Third, a prank is not a statement of fact and a defamation claim requires a statement of fact.

There is more that could be written, but let's wait and see if Asiana follows through on its threat before wasting more time on this nonsense.

Sunday, July 14, 2013

Cameras in courtrooms, like in Zimmerman's trial, should be the norm

The trials of George Zimmerman, Casey Anthony and Ted Bundy, as well as the 2000 election saga ... what do they all have in common?  They were televised in the Florida state courts.  Whatever you think of the outcomes in those matters, the Sunshine State, true to its name, leads the way in shedding light on its judicial proceedings.

More than once, I have worked to convince a judge that having cameras in the courtroom is a good thing.  "But it will disturb the decorum of the courtroom."  No, cameras now are unobtrusive and silent, and often media companies will pool resources to use just one camera.  "It will turn the courtroom into a circus."  No, your honor, I'm sure you won't let that happen.  "It will make the witnesses feel uncomfortable."  Studies show that witnesses forget the cameras are there after a few minutes.  "It will make the lawyers grandstand."  That will or won't happen either way, and your honor can keep that in check.

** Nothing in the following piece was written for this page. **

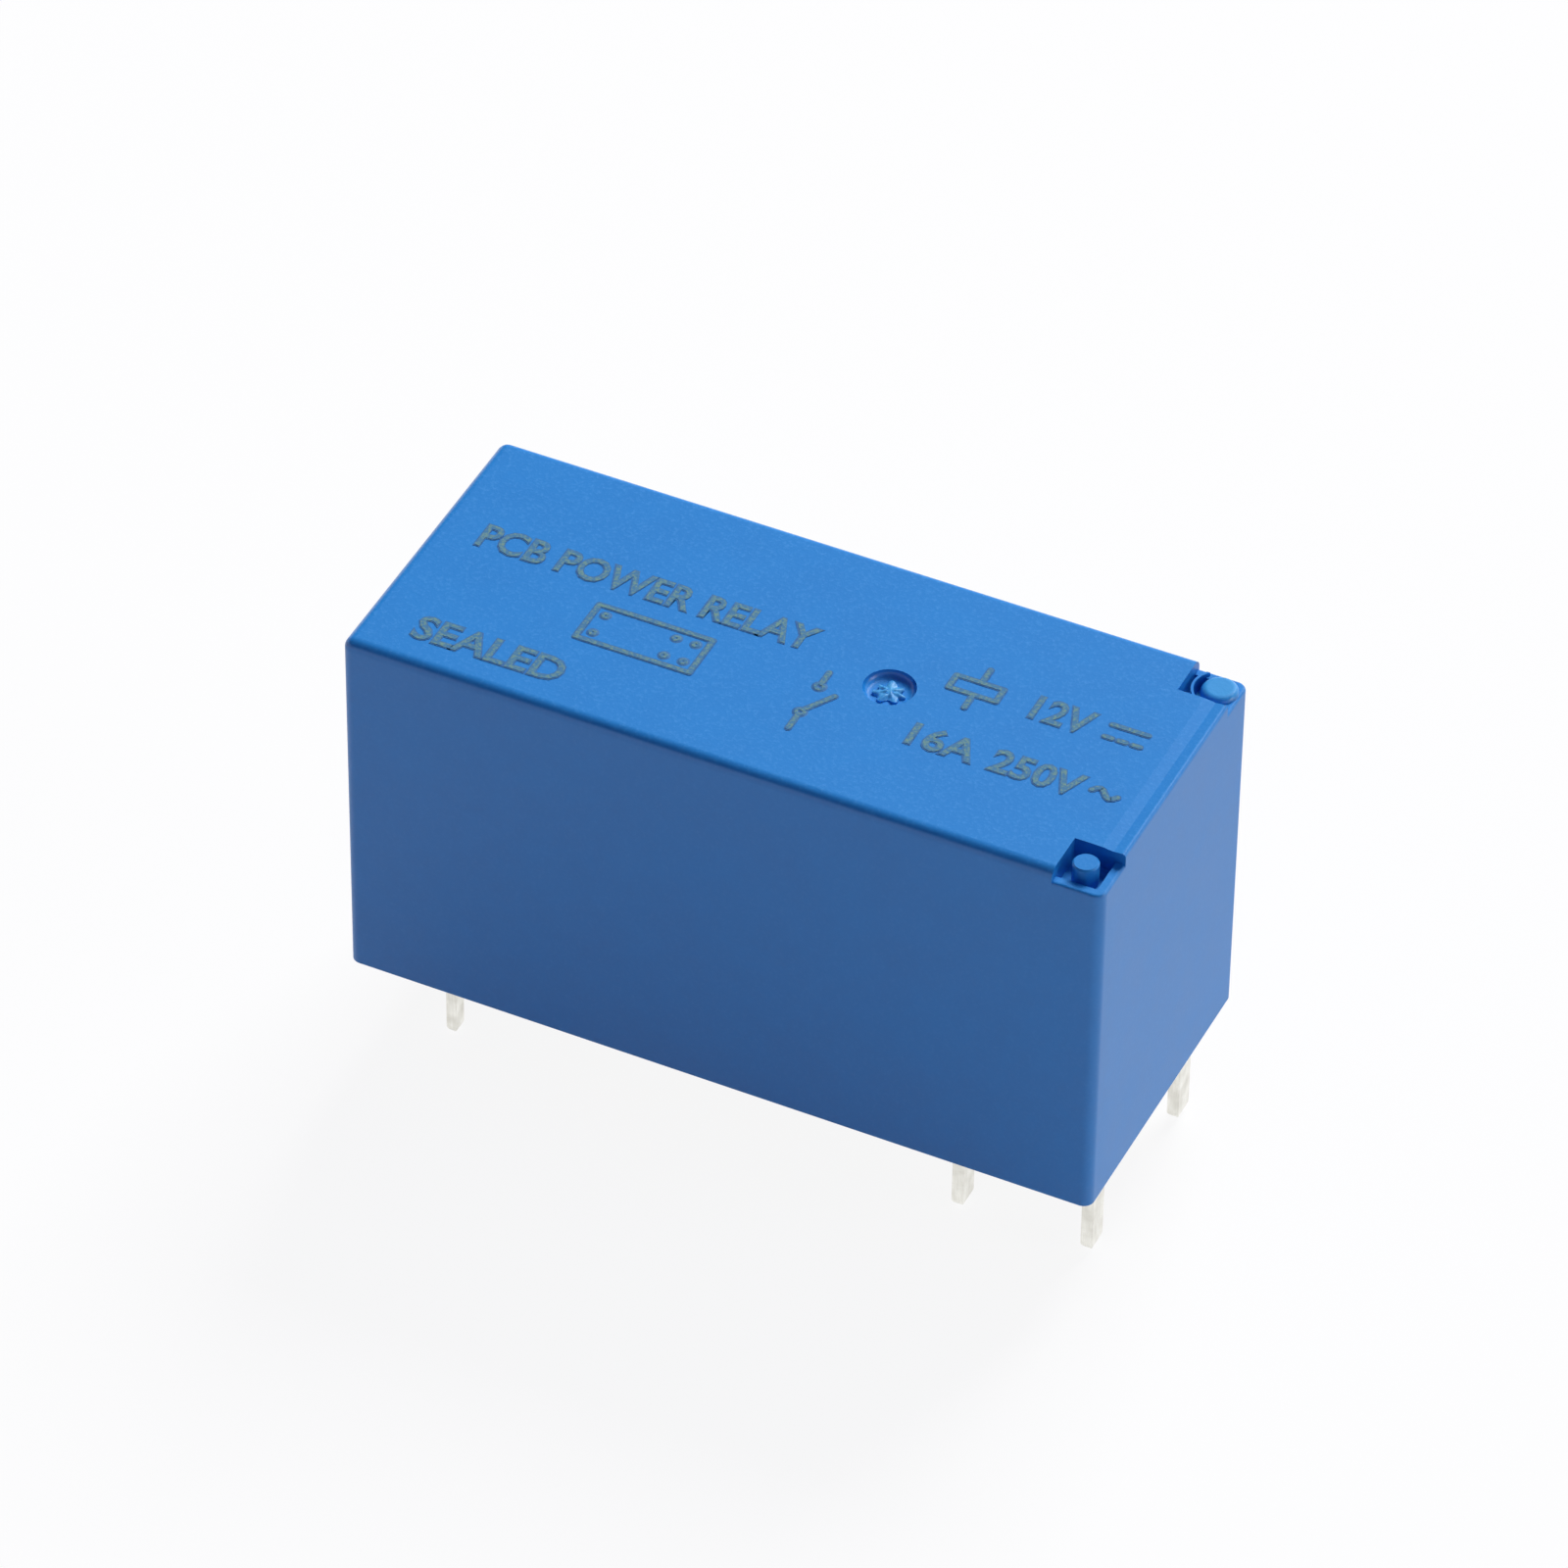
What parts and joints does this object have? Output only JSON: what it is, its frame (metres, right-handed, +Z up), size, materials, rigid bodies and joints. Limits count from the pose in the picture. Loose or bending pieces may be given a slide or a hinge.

The basic point:  the First Amendment gives a right for the public to attend trials in person, so why not extend that right to a broader audience via cameras?  Florida takes this approach, and attracts a lot of attention for its cases.

And, we watch right?  So many folks want to see what happens next.  As they do, the public learns about our justice system from watching, and also from listening to pundits who have actually seen the proceedings.

In California, there is a 19 factor test a state court judge must consider before a camera comes into the courtroom.  Yes, you read that right ... 19 factors.

In federal court, aside from a handful of pilot programs, judges have even less discretion.  Judge Vaughn Walker wanted to televise the Prop. 8 trial, but the US Supreme Court stopped him.  So much for giving judges control over their own courtrooms.

Meanwhile, C-SPAN reports that a majority of the Supreme Court refuses to allow cameras in the Supreme Court itself. 

Get over it.  Cameras in the courtroom inform and educate.  They teach us about the triumphs and failings in our justice system.  They are consistent with a free press and a free society.

Further reading:  For an excellent and scholarly look at cameras in the court, read this article by Mickey Osterreicher of the National Press Photographers Association.

Saturday, July 13, 2013

Reaffirming Need for a Federal Reporter's Shield Law

One of the bright spots in yesterday's DOJ report on how it will be nicer to the media was the Obama Administration's reaffirmation of the need for a federal reporter's shield law.  Why is this important? 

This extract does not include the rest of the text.